С наступлением времени Тимура происходит резкая перемена отношения к восприятию статуса человека. Глубинное ощущение «Я» человека в дотимуридское время сменилось новой парадигмой социально-риторических отношений в громадной империи, где на первый план выходит местоимение «Мы». Единственным и безусловным Я обладает глава империи Тимур-ланг – безальтернативная личность, владеющая созданным им миром вместе со своими сыновьями227. С одной стороны – единоначалие, а с другой – опора главы империи на ближайших родственников, сыновей, которым Тимур раздает в управление отдельные территории его империи. «Я», таким образом, обращается в устойчивое и доминирующее «мы».
В это время изменяется все, что касается основных принципов визуального восприятия. О переменах в изобразительном искусстве мы говорили в главе II. В миниатюре стали доминировать композиции со многими персонажами, а архитектурный облик предстал таким, каким мы его знаем по дошедшим памятникам Самарканда и Герата. Это были громадные по размеру комплексы и здания, рассчитанные на множество людей, будь то медресе, мечеть или даже мавзолей. Былой интимности восприятия архитектурного пространства более не существовало.

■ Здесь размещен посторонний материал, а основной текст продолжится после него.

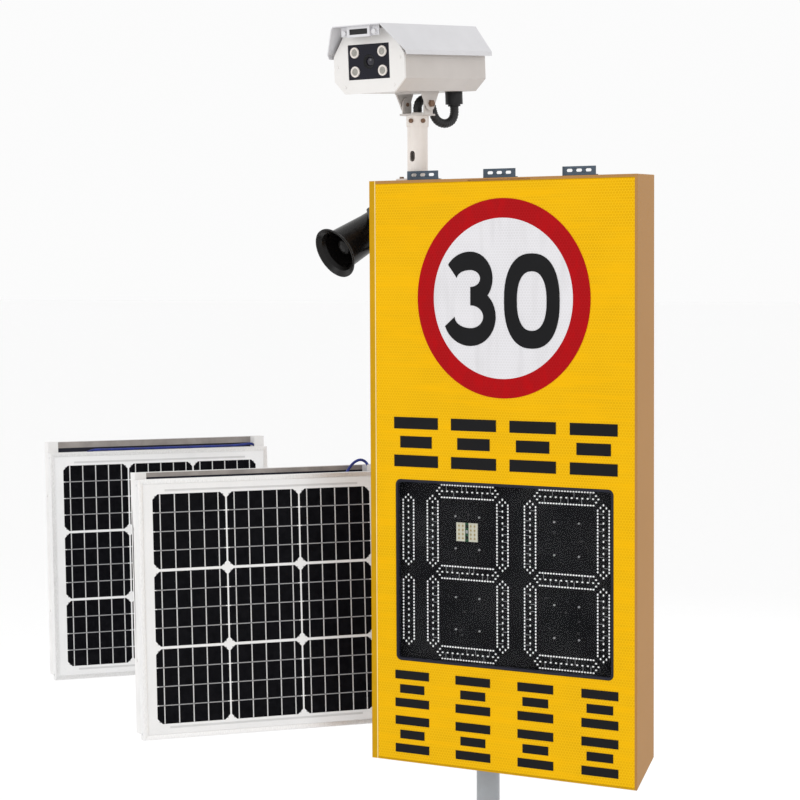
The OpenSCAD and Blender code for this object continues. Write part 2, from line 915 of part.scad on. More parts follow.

Слова современных исследователей о том, что Тимур делал все возможное для запечатления своего образа в архитектуре, сколь банальны, столь и верны228. Тимур – это культурный герой своего времени, в демиургические функции которого входило обустройство покоренных земель, неважно, сделал это он или его сыновья и внуки. Самарканд – столица его империи – не мог не стать образцом демиургического подвига владыки, строительства гигантских архитектурных объектов. Согласимся с Л. Голомбек: кроме колоссальных размеров, архитектура при Тимуре и его потомках отличалась по сравнению с прошлым чистотой линий, отчетливостью объемов и контуров229. Для исполнения заказов Тимура со всех покоренных земель были свезены зодчие, инженеры, специалисты в области архитектурной орнаментации.